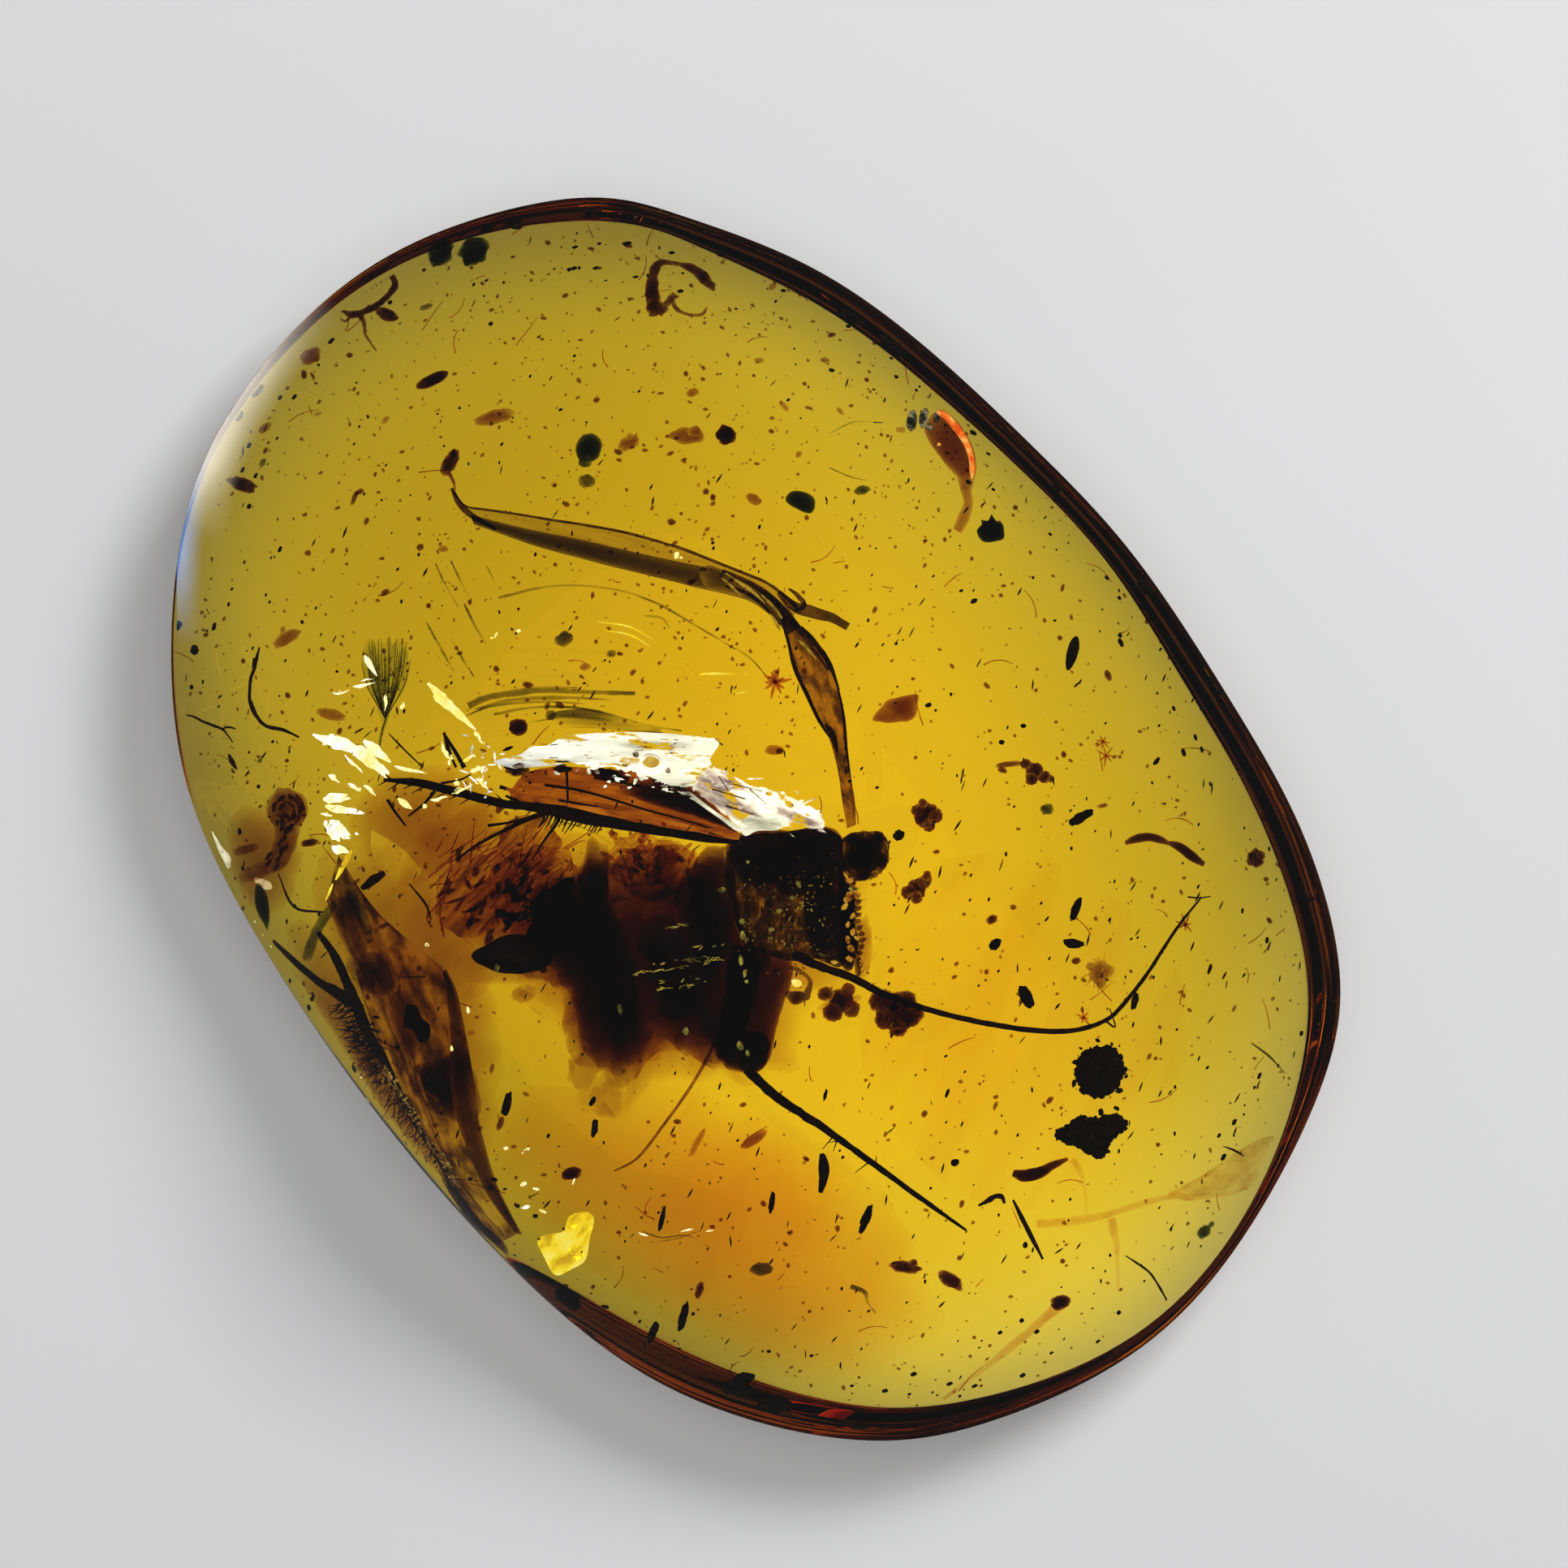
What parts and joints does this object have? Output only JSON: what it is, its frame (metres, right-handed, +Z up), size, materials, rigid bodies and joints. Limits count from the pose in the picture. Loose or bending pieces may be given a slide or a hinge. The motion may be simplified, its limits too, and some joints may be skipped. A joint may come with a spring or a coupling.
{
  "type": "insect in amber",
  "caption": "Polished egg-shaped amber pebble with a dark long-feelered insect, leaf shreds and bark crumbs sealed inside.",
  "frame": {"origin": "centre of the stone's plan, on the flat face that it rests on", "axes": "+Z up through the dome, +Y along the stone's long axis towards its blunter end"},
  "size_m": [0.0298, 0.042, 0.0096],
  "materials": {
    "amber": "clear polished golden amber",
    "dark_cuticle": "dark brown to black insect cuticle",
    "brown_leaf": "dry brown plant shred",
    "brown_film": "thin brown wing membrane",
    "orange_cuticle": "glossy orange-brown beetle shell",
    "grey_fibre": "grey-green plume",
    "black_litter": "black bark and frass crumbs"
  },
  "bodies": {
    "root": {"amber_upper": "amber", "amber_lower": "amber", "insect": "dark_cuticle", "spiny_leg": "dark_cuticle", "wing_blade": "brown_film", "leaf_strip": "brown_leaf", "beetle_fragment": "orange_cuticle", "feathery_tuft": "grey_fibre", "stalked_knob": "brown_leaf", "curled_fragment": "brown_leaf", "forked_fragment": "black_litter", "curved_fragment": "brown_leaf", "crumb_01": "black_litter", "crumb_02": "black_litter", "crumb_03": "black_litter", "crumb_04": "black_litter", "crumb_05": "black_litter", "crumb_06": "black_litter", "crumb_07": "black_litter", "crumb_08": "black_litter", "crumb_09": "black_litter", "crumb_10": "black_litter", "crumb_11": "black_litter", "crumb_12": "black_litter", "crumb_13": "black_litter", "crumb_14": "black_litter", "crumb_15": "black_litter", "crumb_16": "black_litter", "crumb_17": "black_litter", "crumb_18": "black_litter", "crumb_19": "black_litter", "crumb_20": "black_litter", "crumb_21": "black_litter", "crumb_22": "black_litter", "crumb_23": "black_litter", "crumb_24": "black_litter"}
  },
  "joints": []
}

○ ○ ○ ○

### The problem
Each line must be given again exactly as written above.

### Response below
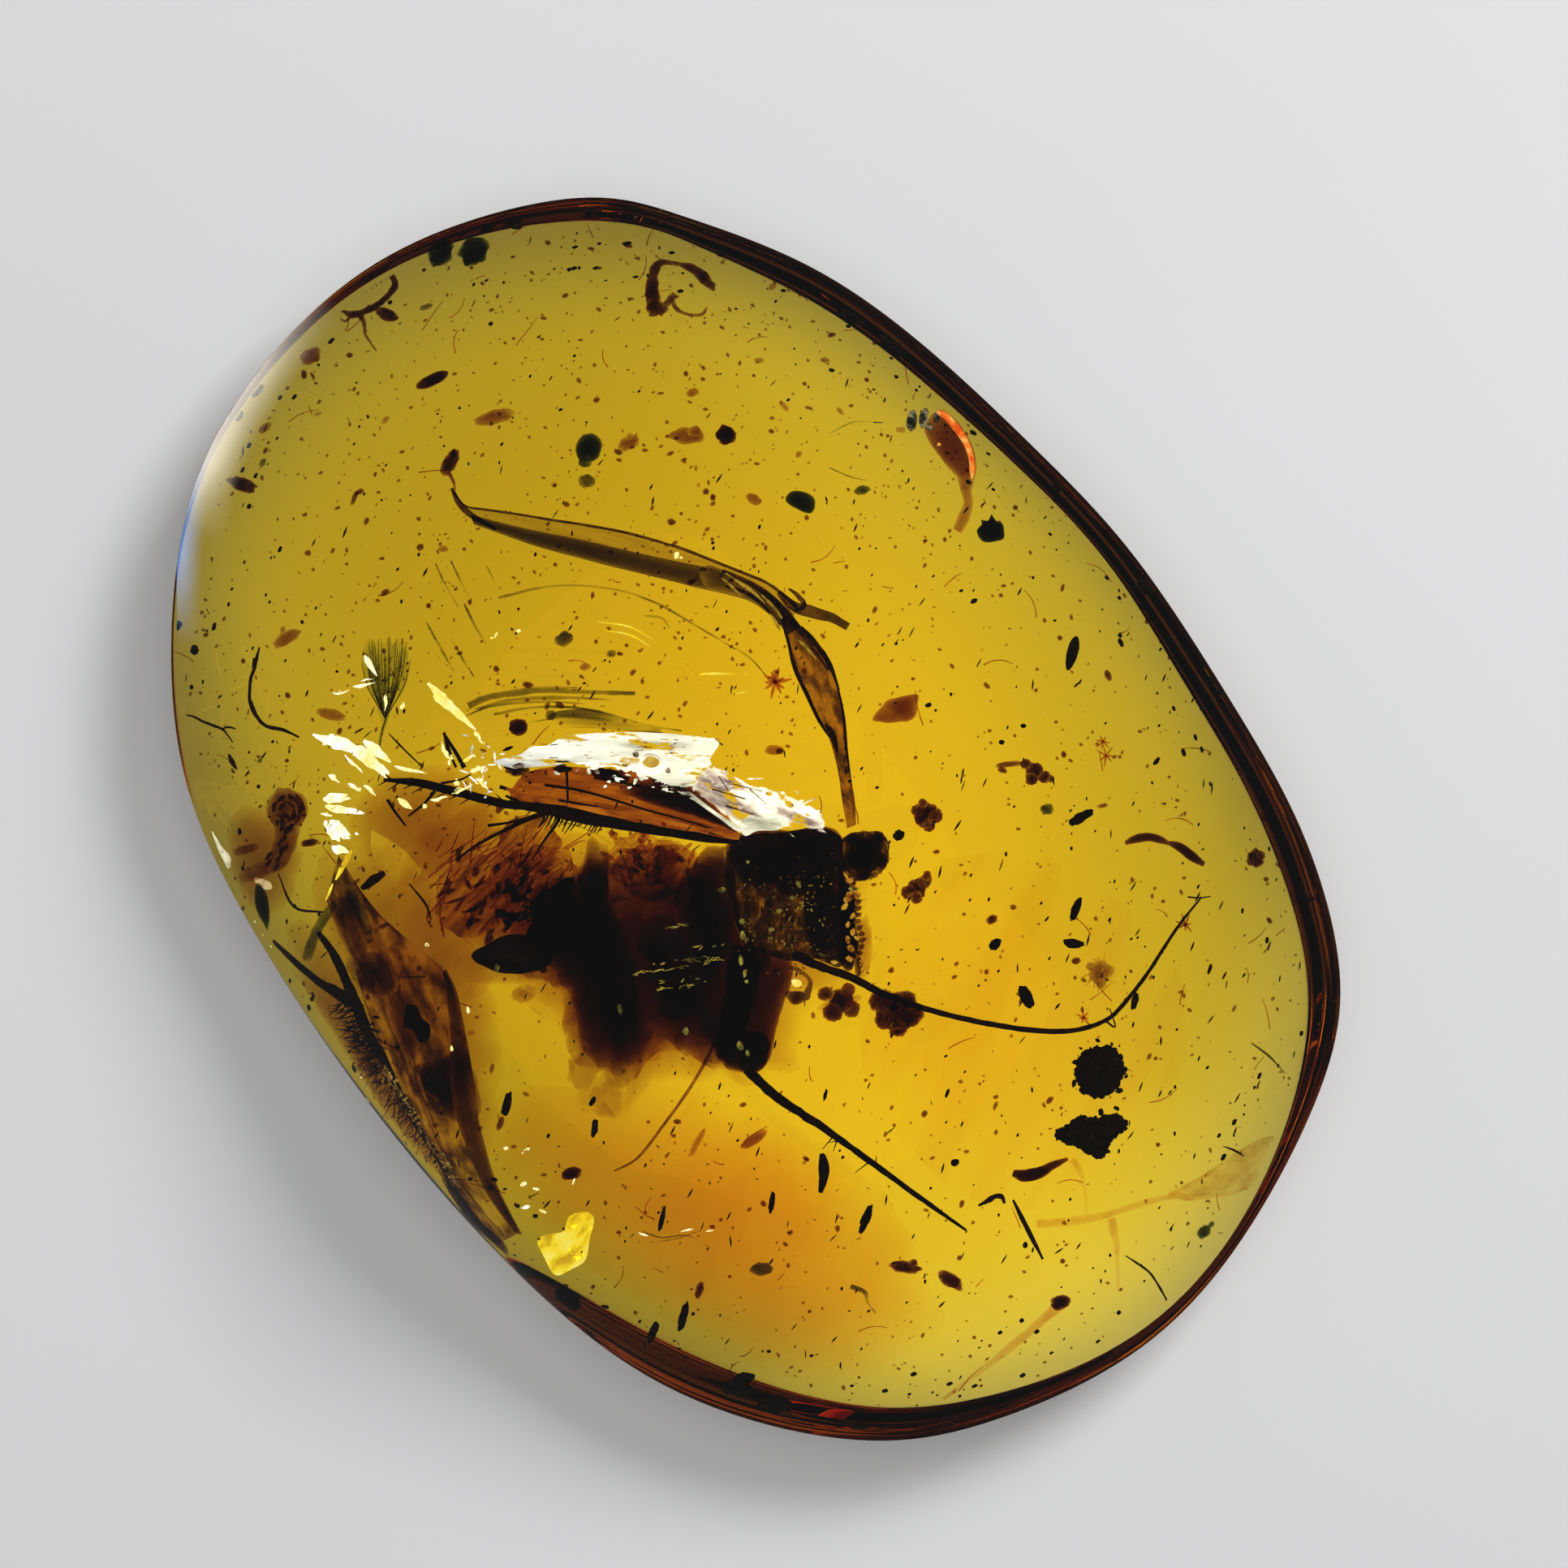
What parts and joints does this object have? Output only JSON: what it is, its frame (metres, right-handed, +Z up), size, materials, rigid bodies and joints. Limits count from the pose in the picture. Loose or bending pieces may be given a slide or a hinge. The motion may be simplified, its limits too, and some joints may be skipped. A joint may come with a spring or a coupling.
{
  "type": "insect in amber",
  "caption": "Polished egg-shaped amber pebble with a dark long-feelered insect, leaf shreds and bark crumbs sealed inside.",
  "frame": {"origin": "centre of the stone's plan, on the flat face that it rests on", "axes": "+Z up through the dome, +Y along the stone's long axis towards its blunter end"},
  "size_m": [0.0298, 0.042, 0.0096],
  "materials": {
    "amber": "clear polished golden amber",
    "dark_cuticle": "dark brown to black insect cuticle",
    "brown_leaf": "dry brown plant shred",
    "brown_film": "thin brown wing membrane",
    "orange_cuticle": "glossy orange-brown beetle shell",
    "grey_fibre": "grey-green plume",
    "black_litter": "black bark and frass crumbs"
  },
  "bodies": {
    "root": {"amber_upper": "amber", "amber_lower": "amber", "insect": "dark_cuticle", "spiny_leg": "dark_cuticle", "wing_blade": "brown_film", "leaf_strip": "brown_leaf", "beetle_fragment": "orange_cuticle", "feathery_tuft": "grey_fibre", "stalked_knob": "brown_leaf", "curled_fragment": "brown_leaf", "forked_fragment": "black_litter", "curved_fragment": "brown_leaf", "crumb_01": "black_litter", "crumb_02": "black_litter", "crumb_03": "black_litter", "crumb_04": "black_litter", "crumb_05": "black_litter", "crumb_06": "black_litter", "crumb_07": "black_litter", "crumb_08": "black_litter", "crumb_09": "black_litter", "crumb_10": "black_litter", "crumb_11": "black_litter", "crumb_12": "black_litter", "crumb_13": "black_litter", "crumb_14": "black_litter", "crumb_15": "black_litter", "crumb_16": "black_litter", "crumb_17": "black_litter", "crumb_18": "black_litter", "crumb_19": "black_litter", "crumb_20": "black_litter", "crumb_21": "black_litter", "crumb_22": "black_litter", "crumb_23": "black_litter", "crumb_24": "black_litter"}
  },
  "joints": []
}